Work required:
Each record below should appear again exactly as written.

## Begin Information shown

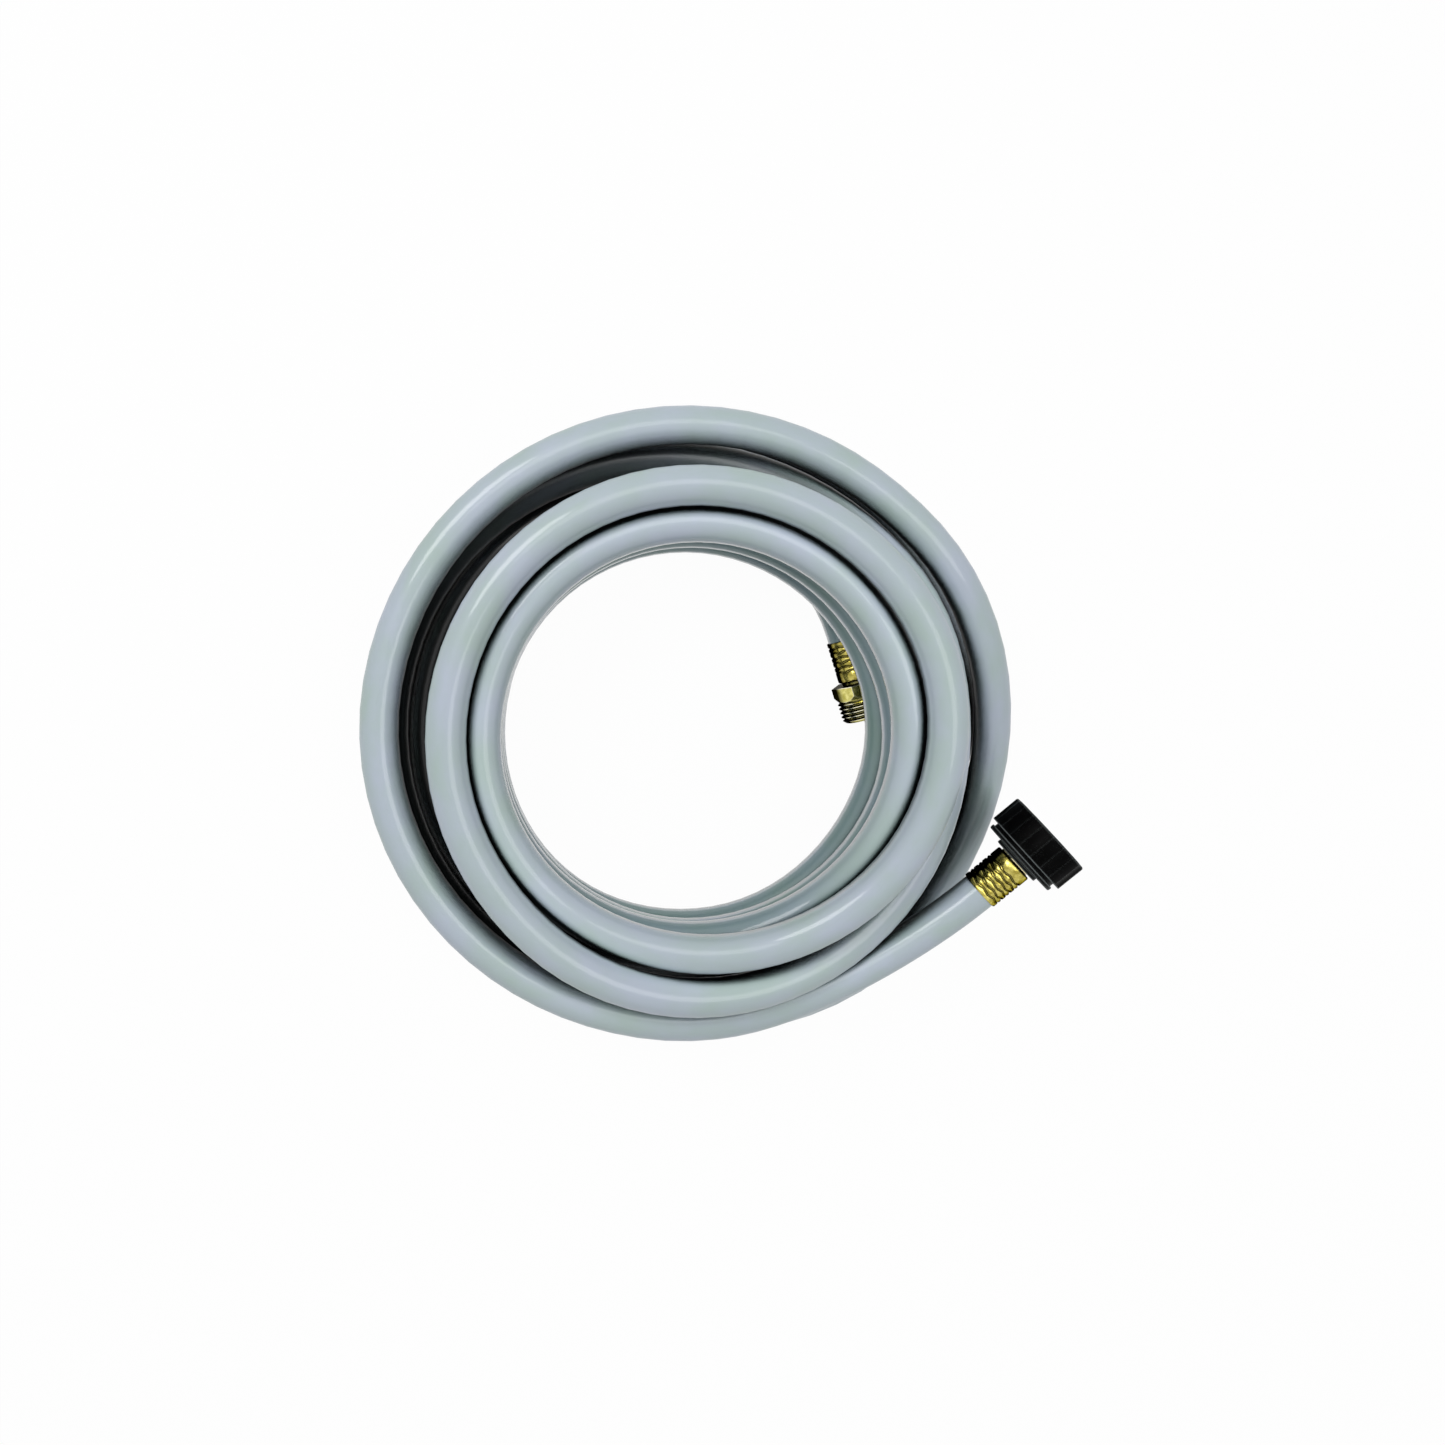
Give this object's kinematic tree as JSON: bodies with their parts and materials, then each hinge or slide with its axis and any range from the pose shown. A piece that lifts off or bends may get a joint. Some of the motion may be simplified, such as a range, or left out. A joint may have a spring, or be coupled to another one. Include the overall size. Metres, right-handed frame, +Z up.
{
  "type": "coiled rinse hose",
  "caption": "Coiled smooth grey hose with crimped brass ferrules, a black swivel nut at one end and a hexagonal threaded coupling at the other.",
  "frame": {"origin": "bottom centre of the part's box, on the surface that the pile of turns lies on", "axes": "+Z up, +X towards the side where the swivel nut stands out, +Y away from the front of the pile"},
  "size_m": [0.3462, 0.3164, 0.0962],
  "materials": {
    "hose_vinyl": "satin",
    "pressed_brass": "polished",
    "turned_brass": "machined",
    "black_plastic": "satin",
    "black_rubber": "matt"
  },
  "bodies": {
    "hose": {"hose_coil": "hose_vinyl", "swivel_lead": "hose_vinyl", "coupling_lead": "hose_vinyl", "female_ferrule": "pressed_brass", "female_stem": "turned_brass", "retaining_ring": "black_plastic", "male_ferrule": "pressed_brass", "male_coupling": "turned_brass"},
    "swivel_nut": {"swivel_nut": "black_plastic", "hose_washer": "black_rubber"}
  },
  "joints": [
    {"name": "nut_spin", "type": "hinge", "parent": "hose", "child": "swivel_nut", "pos_m": [0.15768, -0.0456, 0.06176], "axis": [0.7168, 0.6731, 0.1822], "continuous": true}
  ]
}
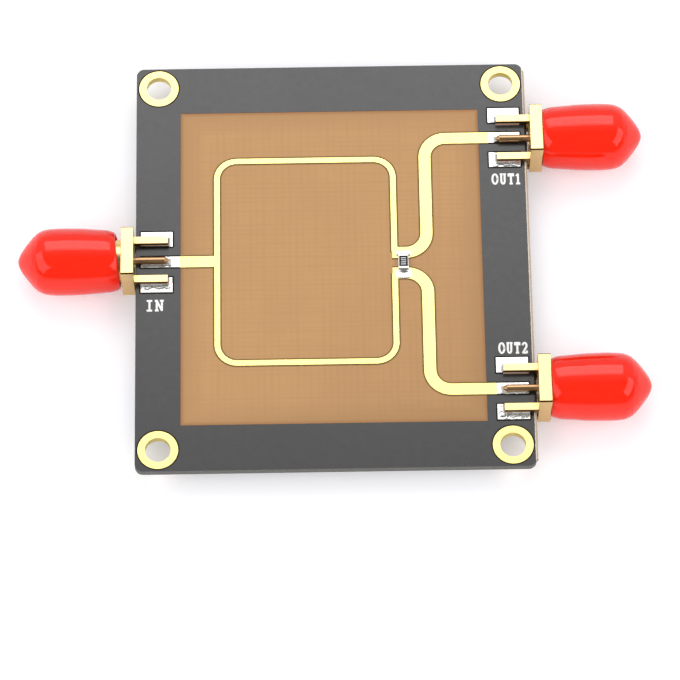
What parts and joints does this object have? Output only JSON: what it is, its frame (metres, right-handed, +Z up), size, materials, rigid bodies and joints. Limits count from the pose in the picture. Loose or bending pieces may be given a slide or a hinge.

## End Information shown

Response to the exercise:
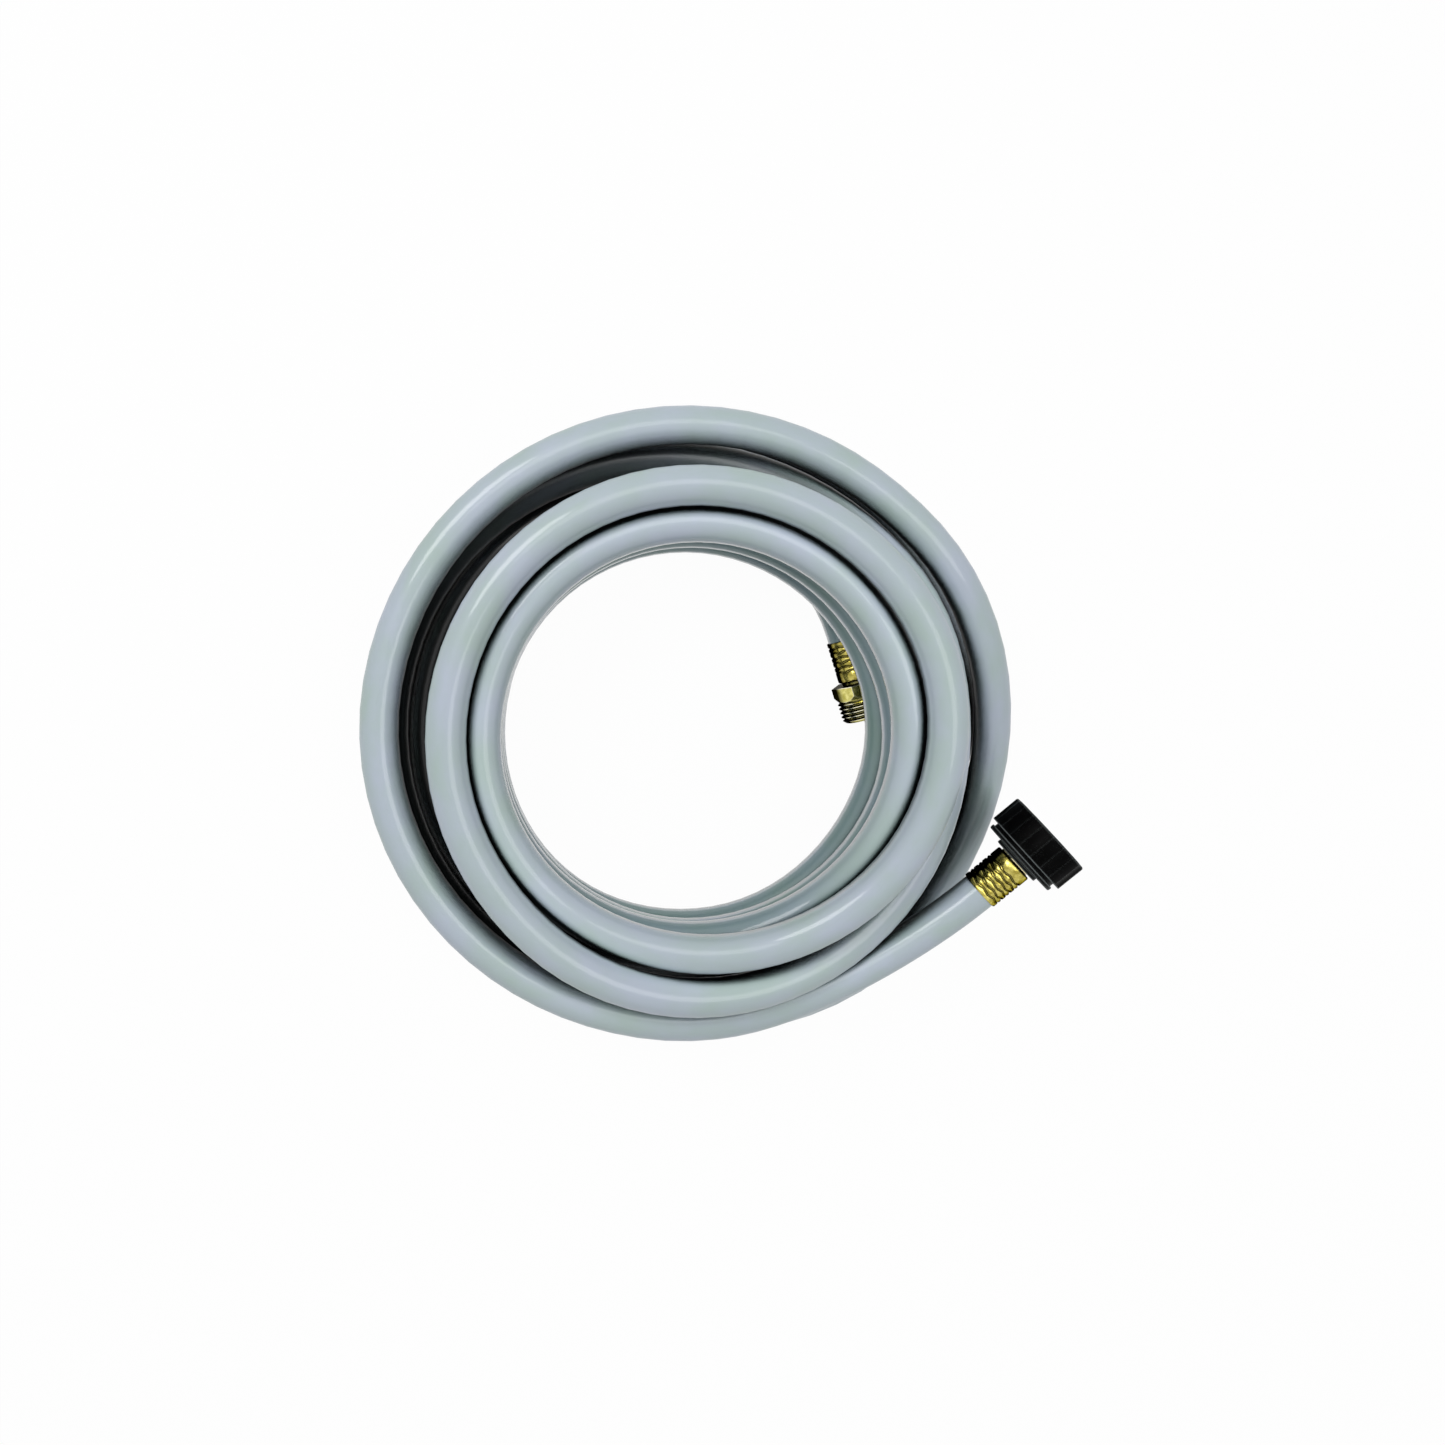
Give this object's kinematic tree as JSON: bodies with their parts and materials, then each hinge or slide with its axis and any range from the pose shown. A piece that lifts off or bends may get a joint. Some of the motion may be simplified, such as a range, or left out. A joint may have a spring, or be coupled to another one. Include the overall size. Metres, right-handed frame, +Z up.
{
  "type": "coiled rinse hose",
  "caption": "Coiled smooth grey hose with crimped brass ferrules, a black swivel nut at one end and a hexagonal threaded coupling at the other.",
  "frame": {"origin": "bottom centre of the part's box, on the surface that the pile of turns lies on", "axes": "+Z up, +X towards the side where the swivel nut stands out, +Y away from the front of the pile"},
  "size_m": [0.3462, 0.3164, 0.0962],
  "materials": {
    "hose_vinyl": "satin",
    "pressed_brass": "polished",
    "turned_brass": "machined",
    "black_plastic": "satin",
    "black_rubber": "matt"
  },
  "bodies": {
    "hose": {"hose_coil": "hose_vinyl", "swivel_lead": "hose_vinyl", "coupling_lead": "hose_vinyl", "female_ferrule": "pressed_brass", "female_stem": "turned_brass", "retaining_ring": "black_plastic", "male_ferrule": "pressed_brass", "male_coupling": "turned_brass"},
    "swivel_nut": {"swivel_nut": "black_plastic", "hose_washer": "black_rubber"}
  },
  "joints": [
    {"name": "nut_spin", "type": "hinge", "parent": "hose", "child": "swivel_nut", "pos_m": [0.15768, -0.0456, 0.06176], "axis": [0.7168, 0.6731, 0.1822], "continuous": true}
  ]
}
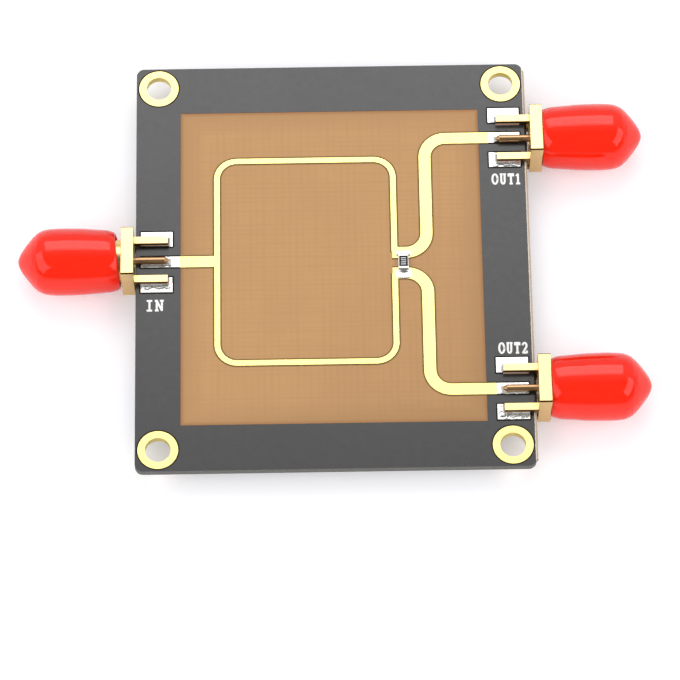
What parts and joints does this object have? Output only JSON: what it is, its frame (metres, right-handed, +Z up), size, materials, rigid bodies and joints. Limits count from the pose in the picture. Loose or bending pieces may be given a slide or a hinge.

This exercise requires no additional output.